Dataset excerpt

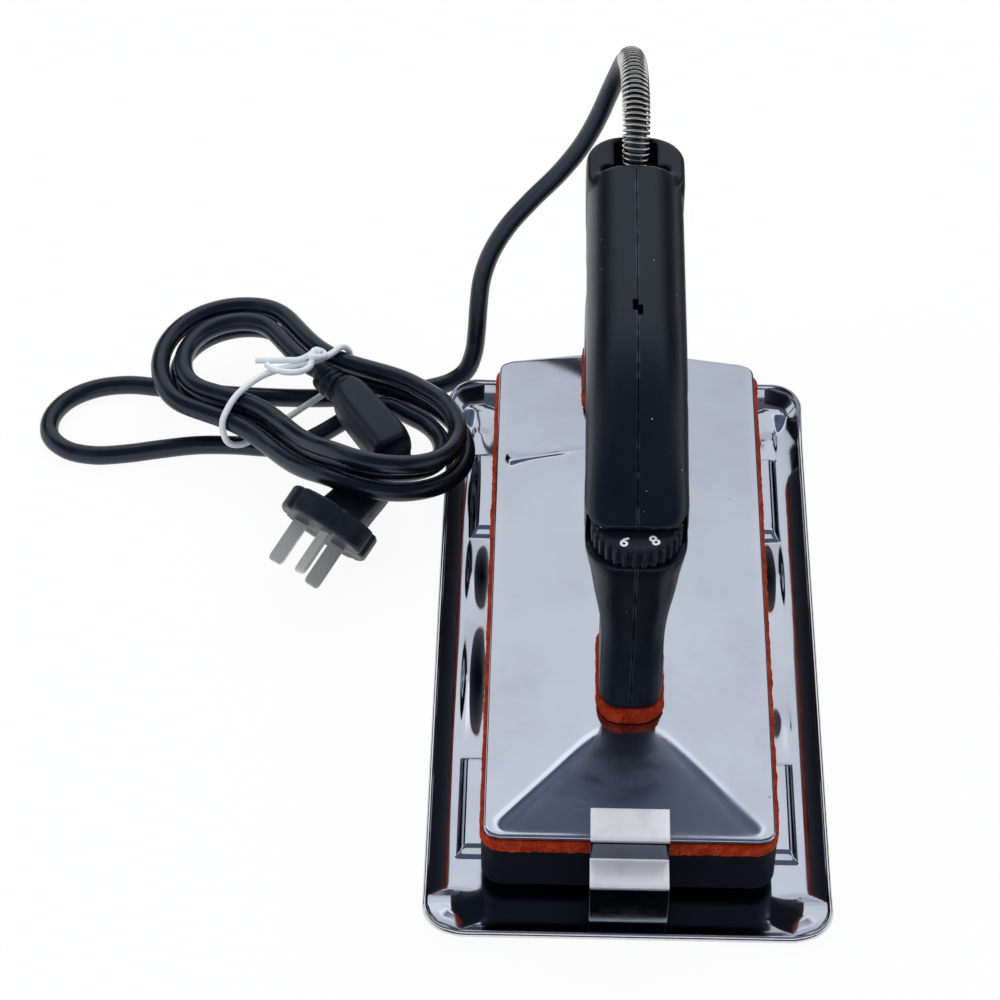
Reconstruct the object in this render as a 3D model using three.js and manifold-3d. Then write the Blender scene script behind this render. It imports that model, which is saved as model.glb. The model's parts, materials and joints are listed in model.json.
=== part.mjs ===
// Carpet seaming iron on its tray, in millimetres, +Z up.
// The nose points towards -Y. The origin is the middle of the tray's underside.
import * as THREE from 'three';
import { mergeVertices } from 'three/addons/utils/BufferGeometryUtils.js';
import Module from 'manifold-3d';

const wasm = await Module();
wasm.setup();

// Clearances shared by all pieces
const seat = 0.3;
const overrun = 2;
const roundestShare = 0.96;

// Soleplate
const soleWidth = 102;
const soleLength = 236;
const soleHeight = 20;
const soleCorner = 8;
const soleFloor = 8;
const soleWall = 7;
const noseChamfer = 2;

// Tray, sized round the soleplate
const sideRoom = 20;
const apronDepth = 20;
const rearRoom = 14;
const trayWidth = soleWidth + 2 * sideRoom;
const trayLength = apronDepth + soleLength + rearRoom;
const trayCorner = 12;
const traySheet = 1.2;
const trayWall = 5;
const trayRearWall = 10.5;
const trayWallFlare = 5;
const trayRearRise = 30;
const restTop = 4.7;
const restLength = 45;
const restInset = 15;
const restSlope = 3;
const restMargin = 10;
const restWidth = soleWidth + 2 * restMargin;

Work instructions
Give the complete listing a second time, exactly as it reads.

Answer to this task
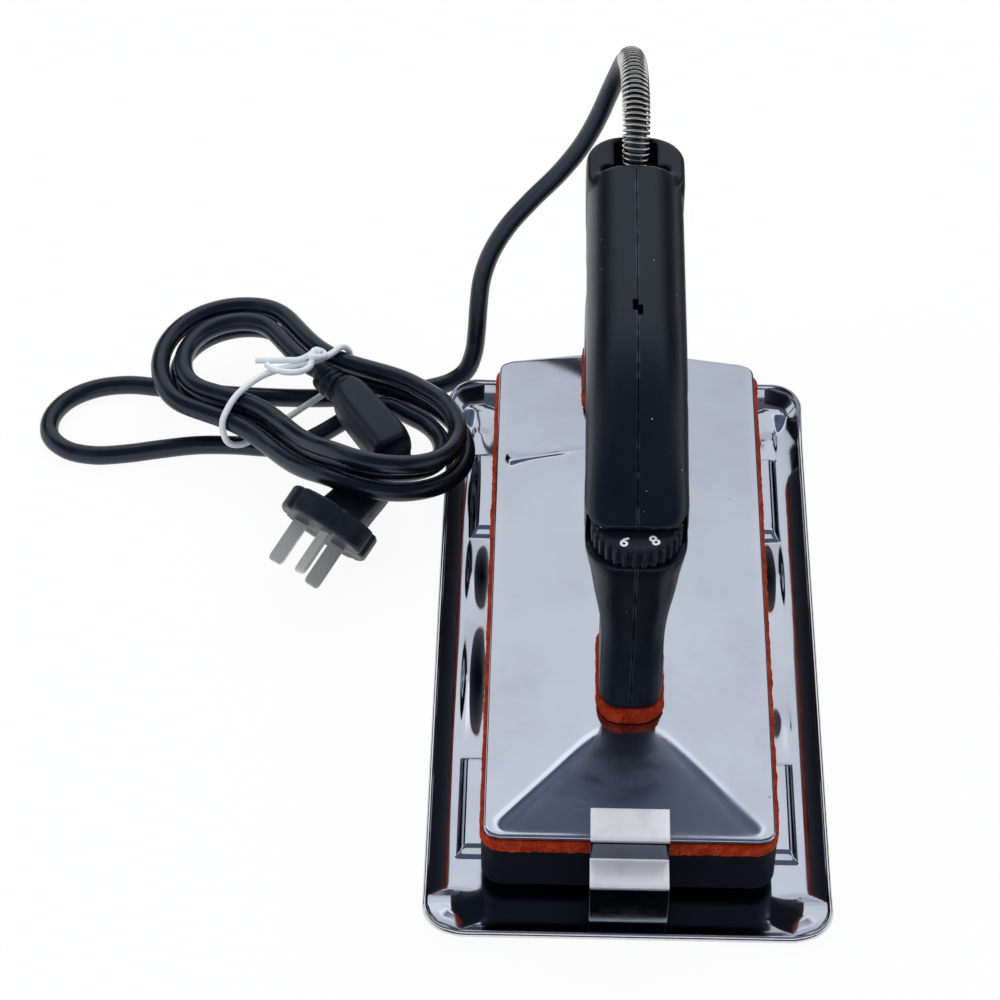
Reconstruct the object in this render as a 3D model using three.js and manifold-3d. Then write the Blender scene script behind this render. It imports that model, which is saved as model.glb. The model's parts, materials and joints are listed in model.json.
=== part.mjs ===
// Carpet seaming iron on its tray, in millimetres, +Z up.
// The nose points towards -Y. The origin is the middle of the tray's underside.
import * as THREE from 'three';
import { mergeVertices } from 'three/addons/utils/BufferGeometryUtils.js';
import Module from 'manifold-3d';

const wasm = await Module();
wasm.setup();

// Clearances shared by all pieces
const seat = 0.3;
const overrun = 2;
const roundestShare = 0.96;

// Soleplate
const soleWidth = 102;
const soleLength = 236;
const soleHeight = 20;
const soleCorner = 8;
const soleFloor = 8;
const soleWall = 7;
const noseChamfer = 2;

// Tray, sized round the soleplate
const sideRoom = 20;
const apronDepth = 20;
const rearRoom = 14;
const trayWidth = soleWidth + 2 * sideRoom;
const trayLength = apronDepth + soleLength + rearRoom;
const trayCorner = 12;
const traySheet = 1.2;
const trayWall = 5;
const trayRearWall = 10.5;
const trayWallFlare = 5;
const trayRearRise = 30;
const restTop = 4.7;
const restLength = 45;
const restInset = 15;
const restSlope = 3;
const restMargin = 10;
const restWidth = soleWidth + 2 * restMargin;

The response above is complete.